### What the exercise asks
Copy out, exactly and without additions, the lines from the one that contains "Keep writing the build123d" to the one that contains "new_piece(name, shape, material, [node])", both ends included.

══════════════════════════════

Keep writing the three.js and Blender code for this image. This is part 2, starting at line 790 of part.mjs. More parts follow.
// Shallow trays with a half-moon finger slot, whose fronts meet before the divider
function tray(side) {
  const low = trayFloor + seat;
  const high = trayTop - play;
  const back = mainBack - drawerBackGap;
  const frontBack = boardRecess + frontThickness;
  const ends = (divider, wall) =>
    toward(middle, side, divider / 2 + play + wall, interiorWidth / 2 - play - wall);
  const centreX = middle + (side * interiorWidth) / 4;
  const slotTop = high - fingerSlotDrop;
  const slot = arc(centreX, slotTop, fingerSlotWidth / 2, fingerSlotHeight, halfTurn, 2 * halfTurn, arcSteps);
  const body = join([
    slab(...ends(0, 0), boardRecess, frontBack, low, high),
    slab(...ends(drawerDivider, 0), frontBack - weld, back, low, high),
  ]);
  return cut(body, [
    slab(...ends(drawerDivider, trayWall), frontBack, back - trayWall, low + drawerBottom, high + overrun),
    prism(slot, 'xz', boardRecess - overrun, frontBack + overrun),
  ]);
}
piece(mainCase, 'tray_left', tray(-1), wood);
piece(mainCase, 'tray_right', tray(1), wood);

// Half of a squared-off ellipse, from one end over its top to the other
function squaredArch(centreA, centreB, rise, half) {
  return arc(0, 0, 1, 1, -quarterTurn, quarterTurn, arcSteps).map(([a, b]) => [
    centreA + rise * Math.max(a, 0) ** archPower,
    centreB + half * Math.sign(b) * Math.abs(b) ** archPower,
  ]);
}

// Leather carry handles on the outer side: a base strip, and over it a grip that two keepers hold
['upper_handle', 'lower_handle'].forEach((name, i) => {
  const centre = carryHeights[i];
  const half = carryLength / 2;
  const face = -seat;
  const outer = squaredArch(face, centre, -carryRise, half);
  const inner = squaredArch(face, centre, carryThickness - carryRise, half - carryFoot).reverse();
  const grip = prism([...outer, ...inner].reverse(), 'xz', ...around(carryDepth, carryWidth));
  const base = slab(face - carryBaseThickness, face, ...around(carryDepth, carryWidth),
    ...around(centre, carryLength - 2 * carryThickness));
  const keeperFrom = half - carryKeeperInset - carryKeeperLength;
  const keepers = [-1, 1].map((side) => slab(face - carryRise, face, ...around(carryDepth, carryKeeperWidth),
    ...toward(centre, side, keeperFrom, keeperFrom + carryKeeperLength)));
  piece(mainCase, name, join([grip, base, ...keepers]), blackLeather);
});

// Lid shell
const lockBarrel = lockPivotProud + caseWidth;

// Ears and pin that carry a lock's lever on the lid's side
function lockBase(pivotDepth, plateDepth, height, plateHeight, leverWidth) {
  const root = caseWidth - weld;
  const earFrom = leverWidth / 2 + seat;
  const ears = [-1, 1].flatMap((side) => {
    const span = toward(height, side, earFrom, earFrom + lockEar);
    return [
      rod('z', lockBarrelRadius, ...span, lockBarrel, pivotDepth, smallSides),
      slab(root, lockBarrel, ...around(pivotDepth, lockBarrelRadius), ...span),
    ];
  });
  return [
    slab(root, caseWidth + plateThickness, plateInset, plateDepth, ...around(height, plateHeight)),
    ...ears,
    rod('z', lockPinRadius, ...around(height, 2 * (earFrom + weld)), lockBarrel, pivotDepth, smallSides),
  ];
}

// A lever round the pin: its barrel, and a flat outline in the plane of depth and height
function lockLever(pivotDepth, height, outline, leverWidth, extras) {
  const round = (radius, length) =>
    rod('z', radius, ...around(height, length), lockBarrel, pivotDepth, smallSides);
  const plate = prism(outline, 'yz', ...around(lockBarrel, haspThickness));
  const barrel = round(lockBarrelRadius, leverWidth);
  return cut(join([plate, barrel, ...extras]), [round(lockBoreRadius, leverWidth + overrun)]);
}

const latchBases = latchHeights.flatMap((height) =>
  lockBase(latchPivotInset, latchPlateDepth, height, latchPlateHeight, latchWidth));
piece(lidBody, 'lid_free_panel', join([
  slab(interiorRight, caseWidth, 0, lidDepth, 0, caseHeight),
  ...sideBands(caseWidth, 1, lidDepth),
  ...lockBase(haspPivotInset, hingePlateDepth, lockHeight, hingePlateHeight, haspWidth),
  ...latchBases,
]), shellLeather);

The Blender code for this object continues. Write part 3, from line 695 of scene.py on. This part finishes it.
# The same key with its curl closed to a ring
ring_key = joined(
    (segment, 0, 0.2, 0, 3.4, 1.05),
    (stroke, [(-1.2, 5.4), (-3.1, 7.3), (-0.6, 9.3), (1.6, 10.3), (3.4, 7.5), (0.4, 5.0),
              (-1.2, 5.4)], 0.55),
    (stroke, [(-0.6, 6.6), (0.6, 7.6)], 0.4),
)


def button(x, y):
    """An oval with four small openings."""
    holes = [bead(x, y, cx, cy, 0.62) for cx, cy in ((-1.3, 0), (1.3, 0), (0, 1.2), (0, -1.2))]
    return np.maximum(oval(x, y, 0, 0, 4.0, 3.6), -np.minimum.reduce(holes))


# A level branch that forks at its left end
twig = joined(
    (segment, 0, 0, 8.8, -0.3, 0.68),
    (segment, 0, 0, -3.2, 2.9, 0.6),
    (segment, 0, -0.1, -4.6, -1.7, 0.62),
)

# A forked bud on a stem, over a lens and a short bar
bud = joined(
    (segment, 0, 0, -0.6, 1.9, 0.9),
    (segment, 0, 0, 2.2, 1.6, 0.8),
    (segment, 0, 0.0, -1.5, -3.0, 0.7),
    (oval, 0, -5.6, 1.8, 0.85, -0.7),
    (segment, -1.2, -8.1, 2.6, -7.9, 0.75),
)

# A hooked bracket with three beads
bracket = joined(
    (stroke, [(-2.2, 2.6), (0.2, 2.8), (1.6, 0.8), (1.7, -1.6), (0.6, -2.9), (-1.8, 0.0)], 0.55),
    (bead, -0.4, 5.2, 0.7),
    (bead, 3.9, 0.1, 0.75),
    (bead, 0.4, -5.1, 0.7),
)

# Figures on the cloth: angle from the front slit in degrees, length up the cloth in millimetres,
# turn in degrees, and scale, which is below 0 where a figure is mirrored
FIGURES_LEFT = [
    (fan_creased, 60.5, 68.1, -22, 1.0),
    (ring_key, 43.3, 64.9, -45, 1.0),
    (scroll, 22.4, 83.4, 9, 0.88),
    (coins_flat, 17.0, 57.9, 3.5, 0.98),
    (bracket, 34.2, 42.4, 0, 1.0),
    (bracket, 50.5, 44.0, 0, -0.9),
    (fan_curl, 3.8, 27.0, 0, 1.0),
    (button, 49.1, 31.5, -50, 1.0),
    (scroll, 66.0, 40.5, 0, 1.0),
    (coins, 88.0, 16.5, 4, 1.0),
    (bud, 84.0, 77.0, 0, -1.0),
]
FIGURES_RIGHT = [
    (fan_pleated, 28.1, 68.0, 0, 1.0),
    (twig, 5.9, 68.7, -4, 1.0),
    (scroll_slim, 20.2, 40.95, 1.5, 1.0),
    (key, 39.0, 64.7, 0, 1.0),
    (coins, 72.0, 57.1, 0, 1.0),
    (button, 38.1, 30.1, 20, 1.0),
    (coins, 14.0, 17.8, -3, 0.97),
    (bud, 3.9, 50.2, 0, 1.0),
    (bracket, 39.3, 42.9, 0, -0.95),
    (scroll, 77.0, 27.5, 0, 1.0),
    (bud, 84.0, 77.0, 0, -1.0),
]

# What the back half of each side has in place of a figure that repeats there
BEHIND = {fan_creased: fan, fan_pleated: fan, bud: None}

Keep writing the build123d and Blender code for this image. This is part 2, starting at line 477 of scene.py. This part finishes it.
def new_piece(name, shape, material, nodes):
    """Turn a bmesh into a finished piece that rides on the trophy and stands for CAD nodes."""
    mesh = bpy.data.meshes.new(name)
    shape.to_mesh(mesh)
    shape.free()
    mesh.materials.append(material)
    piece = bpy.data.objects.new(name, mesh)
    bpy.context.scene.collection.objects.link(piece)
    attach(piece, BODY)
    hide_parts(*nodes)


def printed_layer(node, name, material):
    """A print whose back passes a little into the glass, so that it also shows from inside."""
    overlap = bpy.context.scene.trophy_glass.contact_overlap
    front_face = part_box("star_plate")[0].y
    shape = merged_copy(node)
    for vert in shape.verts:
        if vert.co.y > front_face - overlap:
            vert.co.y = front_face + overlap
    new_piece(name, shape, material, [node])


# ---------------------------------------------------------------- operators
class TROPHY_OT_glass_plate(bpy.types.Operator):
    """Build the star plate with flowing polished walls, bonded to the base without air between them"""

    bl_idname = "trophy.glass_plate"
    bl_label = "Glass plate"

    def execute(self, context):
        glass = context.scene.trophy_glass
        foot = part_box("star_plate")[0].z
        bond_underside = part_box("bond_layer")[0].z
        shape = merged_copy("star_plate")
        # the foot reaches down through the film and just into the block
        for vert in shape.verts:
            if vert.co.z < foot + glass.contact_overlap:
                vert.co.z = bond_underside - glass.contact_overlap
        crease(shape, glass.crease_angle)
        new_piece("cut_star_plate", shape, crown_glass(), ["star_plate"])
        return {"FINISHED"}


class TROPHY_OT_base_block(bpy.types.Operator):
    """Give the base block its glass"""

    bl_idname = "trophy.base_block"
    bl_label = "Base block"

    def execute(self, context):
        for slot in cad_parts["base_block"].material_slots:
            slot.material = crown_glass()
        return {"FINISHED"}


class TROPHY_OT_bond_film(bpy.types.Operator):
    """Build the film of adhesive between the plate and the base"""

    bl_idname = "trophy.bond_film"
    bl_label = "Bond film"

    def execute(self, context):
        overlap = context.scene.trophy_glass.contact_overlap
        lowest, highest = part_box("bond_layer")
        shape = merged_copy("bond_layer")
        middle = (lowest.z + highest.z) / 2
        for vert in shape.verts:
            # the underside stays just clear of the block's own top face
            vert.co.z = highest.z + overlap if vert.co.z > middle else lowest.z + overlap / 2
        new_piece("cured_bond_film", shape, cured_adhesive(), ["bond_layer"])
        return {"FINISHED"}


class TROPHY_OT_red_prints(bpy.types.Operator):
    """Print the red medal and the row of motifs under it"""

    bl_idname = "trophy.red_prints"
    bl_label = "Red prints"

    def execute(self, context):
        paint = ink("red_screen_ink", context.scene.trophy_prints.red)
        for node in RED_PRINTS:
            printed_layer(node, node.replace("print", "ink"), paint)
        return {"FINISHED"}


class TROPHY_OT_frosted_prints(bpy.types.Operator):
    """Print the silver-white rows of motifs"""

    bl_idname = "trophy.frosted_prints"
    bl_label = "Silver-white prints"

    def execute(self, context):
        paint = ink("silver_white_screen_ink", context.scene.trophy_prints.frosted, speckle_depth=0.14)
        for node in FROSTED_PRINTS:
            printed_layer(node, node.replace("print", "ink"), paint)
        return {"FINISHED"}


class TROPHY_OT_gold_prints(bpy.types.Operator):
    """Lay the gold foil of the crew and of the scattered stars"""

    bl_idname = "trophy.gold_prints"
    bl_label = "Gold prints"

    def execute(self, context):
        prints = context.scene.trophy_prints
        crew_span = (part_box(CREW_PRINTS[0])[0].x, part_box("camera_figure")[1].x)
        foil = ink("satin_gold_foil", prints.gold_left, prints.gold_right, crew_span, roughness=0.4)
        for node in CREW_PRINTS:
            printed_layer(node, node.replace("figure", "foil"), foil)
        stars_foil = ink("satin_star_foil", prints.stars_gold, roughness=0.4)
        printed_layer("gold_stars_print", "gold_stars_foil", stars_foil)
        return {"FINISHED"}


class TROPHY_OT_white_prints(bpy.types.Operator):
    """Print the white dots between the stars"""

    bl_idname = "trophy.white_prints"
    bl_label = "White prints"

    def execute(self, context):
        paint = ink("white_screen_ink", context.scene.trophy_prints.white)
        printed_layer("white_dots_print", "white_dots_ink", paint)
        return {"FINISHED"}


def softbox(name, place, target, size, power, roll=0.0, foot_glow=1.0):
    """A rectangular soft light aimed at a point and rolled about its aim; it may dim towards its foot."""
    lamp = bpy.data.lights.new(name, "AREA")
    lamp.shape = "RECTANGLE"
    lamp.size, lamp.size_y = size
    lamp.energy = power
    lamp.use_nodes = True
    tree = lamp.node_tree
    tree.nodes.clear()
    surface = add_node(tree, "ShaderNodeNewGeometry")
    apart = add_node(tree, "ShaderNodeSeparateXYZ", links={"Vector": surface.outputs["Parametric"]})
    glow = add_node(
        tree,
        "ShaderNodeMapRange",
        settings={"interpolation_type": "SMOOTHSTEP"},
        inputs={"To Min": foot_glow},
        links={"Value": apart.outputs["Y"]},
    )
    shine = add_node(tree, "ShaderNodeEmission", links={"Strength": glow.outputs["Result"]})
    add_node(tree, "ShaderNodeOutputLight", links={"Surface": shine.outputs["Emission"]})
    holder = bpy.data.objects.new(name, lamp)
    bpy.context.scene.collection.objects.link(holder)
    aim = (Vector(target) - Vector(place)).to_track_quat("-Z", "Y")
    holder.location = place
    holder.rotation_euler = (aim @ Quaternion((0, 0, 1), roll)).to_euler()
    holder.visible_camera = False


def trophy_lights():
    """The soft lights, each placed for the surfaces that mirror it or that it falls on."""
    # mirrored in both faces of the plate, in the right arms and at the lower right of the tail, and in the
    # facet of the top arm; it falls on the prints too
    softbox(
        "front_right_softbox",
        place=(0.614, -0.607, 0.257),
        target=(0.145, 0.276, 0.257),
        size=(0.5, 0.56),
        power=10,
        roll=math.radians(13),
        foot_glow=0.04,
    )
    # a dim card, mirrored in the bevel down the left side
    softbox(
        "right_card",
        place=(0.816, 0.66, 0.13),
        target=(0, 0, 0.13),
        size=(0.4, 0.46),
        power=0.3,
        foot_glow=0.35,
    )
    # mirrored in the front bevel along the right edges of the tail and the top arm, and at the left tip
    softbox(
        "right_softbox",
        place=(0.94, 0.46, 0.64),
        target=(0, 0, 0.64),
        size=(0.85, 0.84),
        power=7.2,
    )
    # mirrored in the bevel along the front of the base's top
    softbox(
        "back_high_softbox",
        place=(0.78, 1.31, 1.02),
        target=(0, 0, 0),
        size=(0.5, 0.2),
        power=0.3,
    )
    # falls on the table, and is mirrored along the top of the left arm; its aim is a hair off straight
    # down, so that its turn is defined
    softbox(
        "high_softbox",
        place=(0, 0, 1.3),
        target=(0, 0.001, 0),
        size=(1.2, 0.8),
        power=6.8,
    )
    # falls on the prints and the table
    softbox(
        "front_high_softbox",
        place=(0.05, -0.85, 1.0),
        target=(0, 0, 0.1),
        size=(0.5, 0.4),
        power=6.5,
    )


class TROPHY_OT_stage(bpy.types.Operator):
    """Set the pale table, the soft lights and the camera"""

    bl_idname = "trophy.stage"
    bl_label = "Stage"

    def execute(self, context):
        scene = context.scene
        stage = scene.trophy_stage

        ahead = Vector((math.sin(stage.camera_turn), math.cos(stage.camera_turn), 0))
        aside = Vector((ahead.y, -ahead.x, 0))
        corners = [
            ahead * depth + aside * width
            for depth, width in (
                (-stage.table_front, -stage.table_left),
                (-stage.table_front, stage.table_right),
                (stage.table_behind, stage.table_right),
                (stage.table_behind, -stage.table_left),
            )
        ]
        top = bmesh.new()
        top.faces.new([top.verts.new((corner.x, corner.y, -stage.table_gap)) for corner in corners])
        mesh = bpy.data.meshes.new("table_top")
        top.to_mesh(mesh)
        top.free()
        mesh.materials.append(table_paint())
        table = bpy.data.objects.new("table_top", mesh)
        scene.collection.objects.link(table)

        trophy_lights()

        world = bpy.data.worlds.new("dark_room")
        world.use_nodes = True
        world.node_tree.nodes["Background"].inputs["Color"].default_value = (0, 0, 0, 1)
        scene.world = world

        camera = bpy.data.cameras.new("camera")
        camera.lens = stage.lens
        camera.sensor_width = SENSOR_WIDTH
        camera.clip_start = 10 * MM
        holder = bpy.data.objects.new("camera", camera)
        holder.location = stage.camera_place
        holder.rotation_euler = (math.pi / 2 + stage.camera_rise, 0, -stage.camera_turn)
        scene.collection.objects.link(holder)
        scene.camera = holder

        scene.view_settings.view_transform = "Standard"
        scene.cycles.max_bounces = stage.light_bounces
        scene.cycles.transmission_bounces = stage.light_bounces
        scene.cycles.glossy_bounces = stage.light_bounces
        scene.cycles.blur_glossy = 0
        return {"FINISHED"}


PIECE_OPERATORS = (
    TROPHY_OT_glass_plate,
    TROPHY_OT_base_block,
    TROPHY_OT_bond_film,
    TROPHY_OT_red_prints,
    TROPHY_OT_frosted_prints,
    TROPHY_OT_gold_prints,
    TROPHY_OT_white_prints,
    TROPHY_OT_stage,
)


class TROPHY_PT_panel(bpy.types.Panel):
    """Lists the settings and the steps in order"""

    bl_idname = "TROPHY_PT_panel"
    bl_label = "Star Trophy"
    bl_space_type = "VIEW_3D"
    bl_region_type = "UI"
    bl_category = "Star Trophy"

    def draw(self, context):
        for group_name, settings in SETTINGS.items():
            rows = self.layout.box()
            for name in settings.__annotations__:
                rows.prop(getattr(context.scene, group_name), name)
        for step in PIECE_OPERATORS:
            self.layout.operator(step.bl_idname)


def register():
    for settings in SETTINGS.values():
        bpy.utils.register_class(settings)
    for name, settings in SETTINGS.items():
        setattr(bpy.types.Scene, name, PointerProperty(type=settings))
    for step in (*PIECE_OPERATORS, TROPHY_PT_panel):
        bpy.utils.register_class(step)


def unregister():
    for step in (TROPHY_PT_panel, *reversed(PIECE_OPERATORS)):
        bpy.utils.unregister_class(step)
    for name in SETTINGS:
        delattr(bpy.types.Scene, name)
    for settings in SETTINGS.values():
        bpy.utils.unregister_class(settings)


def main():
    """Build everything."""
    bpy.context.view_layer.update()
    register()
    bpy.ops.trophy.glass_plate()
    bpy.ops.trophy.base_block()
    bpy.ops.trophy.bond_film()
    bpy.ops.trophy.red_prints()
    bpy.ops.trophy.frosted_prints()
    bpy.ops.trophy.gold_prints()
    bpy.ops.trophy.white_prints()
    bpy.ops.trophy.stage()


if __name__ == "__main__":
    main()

══════════════════════════════

### Result of this exercise
Keep writing the build123d and Blender code for this image. This is part 2, starting at line 477 of scene.py. This part finishes it.
def new_piece(name, shape, material, nodes):
    """Turn a bmesh into a finished piece that rides on the trophy and stands for CAD nodes."""
    mesh = bpy.data.meshes.new(name)
    shape.to_mesh(mesh)
    shape.free()
    mesh.materials.append(material)
    piece = bpy.data.objects.new(name, mesh)
    bpy.context.scene.collection.objects.link(piece)
    attach(piece, BODY)
    hide_parts(*nodes)


def printed_layer(node, name, material):
    """A print whose back passes a little into the glass, so that it also shows from inside."""
    overlap = bpy.context.scene.trophy_glass.contact_overlap
    front_face = part_box("star_plate")[0].y
    shape = merged_copy(node)
    for vert in shape.verts:
        if vert.co.y > front_face - overlap:
            vert.co.y = front_face + overlap
    new_piece(name, shape, material, [node])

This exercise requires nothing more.